I believe that the manual is faster only if you can drive well. It is very easy to drive fast in an auto - just mash the accelerator. The 7.1s 0-60 time that BMW reports is on track that is driven by a professional driver. Average drivers can't make that kind of 0-60 time. I have raced with automatic drivers and people even in Honda accords get past me when I am in the first 2 gears. In a recent road and track comparison test BMW 325 was the third fastest when pitted against Saab 9-3, Jag X type, Lexus IS 330, AcuraTL and the Infinity G35. A 184 HP 325 can still beat the 225 hp Lexus just because you can launch the BMW much more aggresively. However, the 5 - 60 mph timing in the 325 is bad compared with the lexus. Now all you Schumachers out there, can you give your 2 cents on how to launch the car faster.


----------



## andy_thomas (Oct 7, 2002)

flashinthepan said:


> Hi Andy !
> 
> I hear in London it cost major $$$$ to do anything ?
> BTW I love all the 3 series cars. :thumbup:


Yup, for modifying parts are reasonably cheap but fitment generally costs the earth - labour rates here are sky-high as a result of a housing boom that's been booming since the mid-90s, and everyone's jacking up their rates to service their debts. It means that weekend shade-tree mechanics like me can earn few extra quid fixing people's lightbulbs .

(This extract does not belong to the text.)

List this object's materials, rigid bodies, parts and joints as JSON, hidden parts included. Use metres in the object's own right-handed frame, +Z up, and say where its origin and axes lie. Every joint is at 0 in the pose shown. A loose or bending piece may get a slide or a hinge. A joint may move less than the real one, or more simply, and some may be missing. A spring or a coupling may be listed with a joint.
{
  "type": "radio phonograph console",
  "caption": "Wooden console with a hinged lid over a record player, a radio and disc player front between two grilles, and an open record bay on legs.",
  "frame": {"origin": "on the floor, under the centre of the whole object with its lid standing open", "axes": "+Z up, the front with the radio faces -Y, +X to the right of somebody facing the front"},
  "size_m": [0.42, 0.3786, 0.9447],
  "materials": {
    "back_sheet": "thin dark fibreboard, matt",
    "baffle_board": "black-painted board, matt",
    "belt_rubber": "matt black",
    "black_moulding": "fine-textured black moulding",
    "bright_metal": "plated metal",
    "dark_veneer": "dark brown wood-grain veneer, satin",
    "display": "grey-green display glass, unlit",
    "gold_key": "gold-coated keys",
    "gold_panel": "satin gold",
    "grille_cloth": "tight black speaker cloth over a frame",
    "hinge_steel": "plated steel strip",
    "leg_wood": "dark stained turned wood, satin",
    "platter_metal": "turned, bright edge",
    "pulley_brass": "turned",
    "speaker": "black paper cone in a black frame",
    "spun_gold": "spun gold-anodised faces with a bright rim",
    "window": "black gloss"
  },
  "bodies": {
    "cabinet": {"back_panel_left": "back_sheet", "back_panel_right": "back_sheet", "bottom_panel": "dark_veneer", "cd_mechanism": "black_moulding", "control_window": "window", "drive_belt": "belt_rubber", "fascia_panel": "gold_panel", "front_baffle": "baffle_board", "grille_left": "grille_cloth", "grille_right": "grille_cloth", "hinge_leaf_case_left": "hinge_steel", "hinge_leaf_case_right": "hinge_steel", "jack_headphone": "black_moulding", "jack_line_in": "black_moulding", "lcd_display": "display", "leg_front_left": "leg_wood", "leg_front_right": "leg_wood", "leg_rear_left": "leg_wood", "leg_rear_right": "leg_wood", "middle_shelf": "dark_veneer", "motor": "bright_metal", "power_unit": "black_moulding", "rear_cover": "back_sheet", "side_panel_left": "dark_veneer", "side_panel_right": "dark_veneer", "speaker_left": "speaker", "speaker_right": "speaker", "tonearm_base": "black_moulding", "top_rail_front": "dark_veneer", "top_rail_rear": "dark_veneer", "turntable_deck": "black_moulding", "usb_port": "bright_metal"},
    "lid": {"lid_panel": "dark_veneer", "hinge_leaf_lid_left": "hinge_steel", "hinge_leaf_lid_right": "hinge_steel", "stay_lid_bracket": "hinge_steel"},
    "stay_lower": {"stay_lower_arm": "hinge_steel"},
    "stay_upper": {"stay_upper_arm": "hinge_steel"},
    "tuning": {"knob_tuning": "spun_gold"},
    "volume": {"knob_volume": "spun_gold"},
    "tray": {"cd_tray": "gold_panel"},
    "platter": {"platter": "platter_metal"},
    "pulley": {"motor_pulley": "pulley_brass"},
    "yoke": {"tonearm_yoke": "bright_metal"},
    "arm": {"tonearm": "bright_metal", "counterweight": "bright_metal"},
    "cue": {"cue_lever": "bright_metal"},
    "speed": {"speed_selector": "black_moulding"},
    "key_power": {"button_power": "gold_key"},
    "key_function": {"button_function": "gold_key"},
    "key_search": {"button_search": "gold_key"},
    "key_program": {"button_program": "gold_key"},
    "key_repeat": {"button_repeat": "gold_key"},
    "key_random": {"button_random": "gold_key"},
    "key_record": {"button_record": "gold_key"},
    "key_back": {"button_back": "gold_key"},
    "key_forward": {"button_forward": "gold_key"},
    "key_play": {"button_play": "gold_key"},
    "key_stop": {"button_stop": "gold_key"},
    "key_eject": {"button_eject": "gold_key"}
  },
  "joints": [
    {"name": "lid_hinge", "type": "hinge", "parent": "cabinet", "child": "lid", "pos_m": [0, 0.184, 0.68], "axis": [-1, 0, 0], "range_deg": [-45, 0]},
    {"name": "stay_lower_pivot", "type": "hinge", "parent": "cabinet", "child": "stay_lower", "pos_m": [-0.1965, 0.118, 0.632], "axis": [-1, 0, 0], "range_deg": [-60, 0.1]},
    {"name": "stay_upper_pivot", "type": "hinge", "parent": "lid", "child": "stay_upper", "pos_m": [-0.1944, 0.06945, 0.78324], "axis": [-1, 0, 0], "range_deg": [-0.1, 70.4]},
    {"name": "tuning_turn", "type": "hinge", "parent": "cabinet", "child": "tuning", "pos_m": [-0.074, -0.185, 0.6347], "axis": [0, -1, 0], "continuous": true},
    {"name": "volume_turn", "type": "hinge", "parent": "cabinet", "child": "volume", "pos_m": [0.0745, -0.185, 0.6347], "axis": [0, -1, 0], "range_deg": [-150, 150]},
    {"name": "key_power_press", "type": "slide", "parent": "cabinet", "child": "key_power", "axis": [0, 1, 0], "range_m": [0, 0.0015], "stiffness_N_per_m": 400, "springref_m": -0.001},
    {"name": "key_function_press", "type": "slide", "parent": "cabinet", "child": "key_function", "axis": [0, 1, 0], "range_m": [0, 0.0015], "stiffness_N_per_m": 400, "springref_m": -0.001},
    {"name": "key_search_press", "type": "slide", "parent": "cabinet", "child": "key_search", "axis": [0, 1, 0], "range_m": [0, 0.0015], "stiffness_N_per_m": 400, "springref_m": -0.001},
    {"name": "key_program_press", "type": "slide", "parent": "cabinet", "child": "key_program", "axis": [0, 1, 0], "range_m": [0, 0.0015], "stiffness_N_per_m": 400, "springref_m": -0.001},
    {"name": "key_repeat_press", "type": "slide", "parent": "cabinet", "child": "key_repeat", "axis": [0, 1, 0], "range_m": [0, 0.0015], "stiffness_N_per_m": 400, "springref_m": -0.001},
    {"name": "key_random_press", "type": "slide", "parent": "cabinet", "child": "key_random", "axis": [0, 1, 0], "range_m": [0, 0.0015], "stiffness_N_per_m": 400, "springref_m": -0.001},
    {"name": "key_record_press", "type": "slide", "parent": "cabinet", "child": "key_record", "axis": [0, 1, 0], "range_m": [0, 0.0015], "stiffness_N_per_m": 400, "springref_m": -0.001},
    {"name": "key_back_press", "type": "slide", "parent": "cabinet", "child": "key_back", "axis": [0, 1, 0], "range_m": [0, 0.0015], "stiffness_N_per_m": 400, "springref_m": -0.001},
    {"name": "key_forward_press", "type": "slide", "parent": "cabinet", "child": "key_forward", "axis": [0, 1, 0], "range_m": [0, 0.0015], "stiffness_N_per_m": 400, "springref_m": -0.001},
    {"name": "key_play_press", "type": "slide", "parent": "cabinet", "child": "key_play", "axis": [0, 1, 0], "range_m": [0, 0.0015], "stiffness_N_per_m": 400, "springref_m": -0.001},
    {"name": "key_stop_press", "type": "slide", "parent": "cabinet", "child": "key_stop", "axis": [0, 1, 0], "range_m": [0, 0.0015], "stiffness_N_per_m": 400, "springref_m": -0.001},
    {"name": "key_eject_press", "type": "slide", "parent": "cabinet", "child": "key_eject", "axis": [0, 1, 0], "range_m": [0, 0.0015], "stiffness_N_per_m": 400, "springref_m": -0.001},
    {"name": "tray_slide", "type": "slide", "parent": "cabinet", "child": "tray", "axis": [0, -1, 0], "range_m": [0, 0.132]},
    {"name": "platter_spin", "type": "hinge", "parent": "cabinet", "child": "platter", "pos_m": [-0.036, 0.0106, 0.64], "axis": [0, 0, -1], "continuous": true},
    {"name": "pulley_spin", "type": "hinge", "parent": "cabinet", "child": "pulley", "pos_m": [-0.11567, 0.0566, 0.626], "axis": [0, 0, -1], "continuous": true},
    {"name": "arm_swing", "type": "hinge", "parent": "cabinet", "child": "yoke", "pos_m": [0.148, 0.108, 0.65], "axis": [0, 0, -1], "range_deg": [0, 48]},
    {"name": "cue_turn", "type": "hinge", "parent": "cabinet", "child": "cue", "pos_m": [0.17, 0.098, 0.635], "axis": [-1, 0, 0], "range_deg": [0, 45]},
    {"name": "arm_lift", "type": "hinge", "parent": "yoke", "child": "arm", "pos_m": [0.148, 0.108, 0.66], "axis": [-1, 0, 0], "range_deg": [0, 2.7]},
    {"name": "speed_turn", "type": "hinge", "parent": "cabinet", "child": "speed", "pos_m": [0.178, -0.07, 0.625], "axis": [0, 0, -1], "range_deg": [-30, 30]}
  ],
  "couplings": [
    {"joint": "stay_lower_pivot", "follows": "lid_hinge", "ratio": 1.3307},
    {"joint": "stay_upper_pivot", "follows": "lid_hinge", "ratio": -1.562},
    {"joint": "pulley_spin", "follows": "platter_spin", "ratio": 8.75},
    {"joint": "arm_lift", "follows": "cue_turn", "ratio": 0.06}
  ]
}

On the big-bang-per-buck front, none of the volume manufacturers make medium/big-sized cars available here any more. They keep pricing them too high, right next to the Germans, and people keep not buying them (despite their undoubted superiority in terms of reliability). None of them seem to pay much attention to economic theory, either, so rather than price them lower, Ford, Toyota, Honda, GM and Nissan have all pulled their biggest cars from the price lists in recent years.


----------



## norihaga (Aug 25, 2004)

andy_thomas said:


> Yup, for modifying parts are reasonably cheap but fitment generally costs the earth - labour rates here are sky-high as a result of a housing boom that's been booming since the mid-90s, and everyone's jacking up their rates to service their debts. It means that weekend shade-tree mechanics like me can earn few extra quid fixing people's lightbulbs .
> 
> On the big-bang-per-buck front, none of the volume manufacturers make medium/big-sized cars available here any more. They keep pricing them too high, right next to the Germans, and people keep not buying them (despite their undoubted superiority in terms of reliability). None of them seem to pay much attention to economic theory, either, so rather than price them lower, Ford, Toyota, Honda, GM and Nissan have all pulled their biggest cars from the price lists in recent years.

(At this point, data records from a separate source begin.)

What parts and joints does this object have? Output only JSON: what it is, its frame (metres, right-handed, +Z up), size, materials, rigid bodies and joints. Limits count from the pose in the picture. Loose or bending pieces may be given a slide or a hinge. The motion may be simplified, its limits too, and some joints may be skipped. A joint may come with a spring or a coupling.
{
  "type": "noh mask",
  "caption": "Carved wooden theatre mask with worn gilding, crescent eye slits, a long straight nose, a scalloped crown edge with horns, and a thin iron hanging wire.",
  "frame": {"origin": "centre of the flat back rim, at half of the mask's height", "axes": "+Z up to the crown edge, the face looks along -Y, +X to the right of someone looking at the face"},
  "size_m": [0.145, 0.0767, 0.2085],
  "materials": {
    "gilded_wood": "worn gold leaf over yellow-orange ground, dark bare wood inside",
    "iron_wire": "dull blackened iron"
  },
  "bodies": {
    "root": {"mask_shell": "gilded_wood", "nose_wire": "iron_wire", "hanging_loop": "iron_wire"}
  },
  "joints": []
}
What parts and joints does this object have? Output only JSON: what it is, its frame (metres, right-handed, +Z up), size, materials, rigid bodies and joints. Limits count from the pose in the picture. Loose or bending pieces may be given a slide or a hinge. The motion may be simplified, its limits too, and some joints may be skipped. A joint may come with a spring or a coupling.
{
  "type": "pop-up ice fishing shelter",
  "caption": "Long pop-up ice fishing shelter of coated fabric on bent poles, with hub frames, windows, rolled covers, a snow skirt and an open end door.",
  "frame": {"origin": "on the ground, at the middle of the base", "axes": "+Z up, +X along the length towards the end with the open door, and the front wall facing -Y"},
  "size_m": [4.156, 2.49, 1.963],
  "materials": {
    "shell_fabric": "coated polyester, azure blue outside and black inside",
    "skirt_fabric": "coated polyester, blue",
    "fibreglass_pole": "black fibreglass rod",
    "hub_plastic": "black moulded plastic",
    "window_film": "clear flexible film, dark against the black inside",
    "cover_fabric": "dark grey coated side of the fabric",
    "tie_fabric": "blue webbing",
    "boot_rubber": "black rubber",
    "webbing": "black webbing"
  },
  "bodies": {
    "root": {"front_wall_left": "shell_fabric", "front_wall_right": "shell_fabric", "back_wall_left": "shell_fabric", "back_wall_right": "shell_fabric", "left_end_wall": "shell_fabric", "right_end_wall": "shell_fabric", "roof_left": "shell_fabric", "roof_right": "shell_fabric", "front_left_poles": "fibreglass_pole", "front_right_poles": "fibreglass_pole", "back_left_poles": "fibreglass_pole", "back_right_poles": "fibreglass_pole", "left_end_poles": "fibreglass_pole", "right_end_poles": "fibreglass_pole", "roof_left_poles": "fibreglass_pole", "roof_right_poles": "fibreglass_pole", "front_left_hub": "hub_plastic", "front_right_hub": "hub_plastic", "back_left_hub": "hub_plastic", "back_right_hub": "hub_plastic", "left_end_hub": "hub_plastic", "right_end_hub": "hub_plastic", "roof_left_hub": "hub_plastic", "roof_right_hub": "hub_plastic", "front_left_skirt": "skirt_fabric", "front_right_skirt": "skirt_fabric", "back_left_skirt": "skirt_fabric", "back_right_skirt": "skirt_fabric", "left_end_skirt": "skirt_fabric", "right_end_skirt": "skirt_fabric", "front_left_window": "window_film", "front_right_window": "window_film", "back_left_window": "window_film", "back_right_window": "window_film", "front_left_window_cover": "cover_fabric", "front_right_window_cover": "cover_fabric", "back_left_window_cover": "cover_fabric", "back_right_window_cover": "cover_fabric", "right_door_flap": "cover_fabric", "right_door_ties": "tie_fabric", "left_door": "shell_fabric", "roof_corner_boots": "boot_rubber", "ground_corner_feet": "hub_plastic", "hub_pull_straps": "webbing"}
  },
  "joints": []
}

Look on the bright side, youse guyses get to drive the Clio 182, new GTI, or even old 205 GTIs ( very  ), and can get grey import JDM cars. Plus many excellent circuits offering tons of track days.


----------



## F1Crazy (Dec 11, 2002)

Memphis10 said:


> I believe that the manual is faster only if you can drive well. It is very easy to drive fast in an auto - just mash the accelerator. The 7.1s 0-60 time that BMW reports is on track that is driven by a professional driver. Average drivers can't make that kind of 0-60 time. I have raced with automatic drivers and people even in Honda accords get past me when I am in the first 2 gears. In a recent road and track comparison test BMW 325 was the third fastest when pitted against Saab 9-3, Jag X type, Lexus IS 330, AcuraTL and the Infinity G35. A 184 HP 325 can still beat the 225 hp Lexus just because you can launch the BMW much more aggresively. However, the 5 - 60 mph timing in the 325 is bad compared with the lexus. Now all you Schumachers out there, can you give your 2 cents on how to launch the car faster.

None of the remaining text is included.